Patients will receive care in the comfort of their homes, with mobile nurses monitoring vital signs, checking wounds and providing physiotherapy as needed.

"This shift towards the healthcare continuum becomes crucial as hospitals become increasingly expensive."

The group has two ACCs in Singapore, with another three clinics and ACCs in Hong Kong.

It plans to grow the number of ACCs in Singapore by another two by 2028 and six clinics and ACCs in Hong Kong by 2028.

For a market such as Singapore which no longer allows for inorganic growth for IHH Healthcare, due to its dominant position, this strategy is especially important. 

Contributing some RM1.6 billion Ebitda in the financial year 2023, Singapore stands as its strongest market, with higher case intensity from complex treatments.

 

 

Managing China

Of all its markets Dr Prem admits, China, a country in which private healthcare is a fairly new phenomenon, will need more management time.

"During the Covid-19 pandemic, private healthcare thrived, benefiting from the presence of expatriates and foreigners with private insurance.

"However, China's emergence from the pandemic was later than other regions, coupled with economic challenges such as banking issues and property concerns, affecting stability," he added.

Dr Prem observed that with the return of expatriates and foreigners post-Covid, concerns emerged over the viability of a business model centred solely on catering to this demographic group.

"I always ask myself, can you go into a country just to serve expatriates and foreigners?

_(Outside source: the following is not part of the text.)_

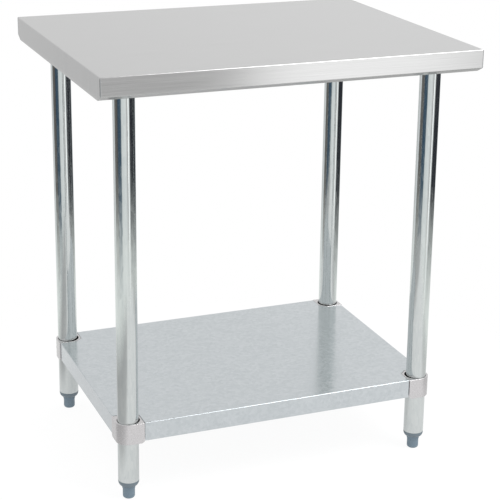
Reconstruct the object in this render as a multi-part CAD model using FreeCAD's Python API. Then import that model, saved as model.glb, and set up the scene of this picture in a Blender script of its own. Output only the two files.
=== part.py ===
import FreeCAD, Part
import math
import os

# Stainless work table with a galvanised undershelf, in millimetres.
# +Z is up, +X runs to the right along the front, and the front edge faces -Y.
# The origin is on the floor, under the centre of the worktop.

# ---- driving dimensions -------------------------------------------------------------
TABLE_WIDTH = 762.0            # 30 inch worktop
TABLE_DEPTH = 610.0            # 24 inch worktop
TABLE_HEIGHT = 864.0           # 34 inch to the working surface, feet screwed fully in

TOP_SHEET = 1.2                # stainless sheet of the worktop
EDGE_HEIGHT = 45.0             # full drop of the worktop's edge
EDGE_FACE = 36.0               # vertical part of the front and rear edges
EDGE_RETURN = 18.0             # how far the slanted return runs in under the top
EDGE_RADIUS = 2.0              # bend radius along the top's outer edges
CORNER_SEAM = 0.8              # open joint between a side flange and the front or rear edge
CORNER_SEAM_TOP = 4.0          # where the joint starts and ends, below the surface
CORNER_SEAM_END = 34.0

LEG_X = 313.0                  # leg axes, from the middle of the table
LEG_Y = 221.0
TUBE_RADIUS = 41.3 / 2         # 1 5/8 inch tube
TUBE_WALL = 1.5
TUBE_BOTTOM = 39.0             # the tube's lower end, above the floor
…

That cannot be a business model. So we still have to go to China or any country to serve the local population," he clarified.

This is where public and private collaborations come in, drawing inspiration from similar efforts observed in countries like Malaysia, Singapore and Hong Kong.

"Recognising global pressures on public healthcare systems, many countries are incentivising collaboration with private healthcare providers.

"Discussions with Chinese authorities are ongoing to explore such collaborations."

The China market contributed an Ebitda of RM74.5 million to the group in financial year 2023.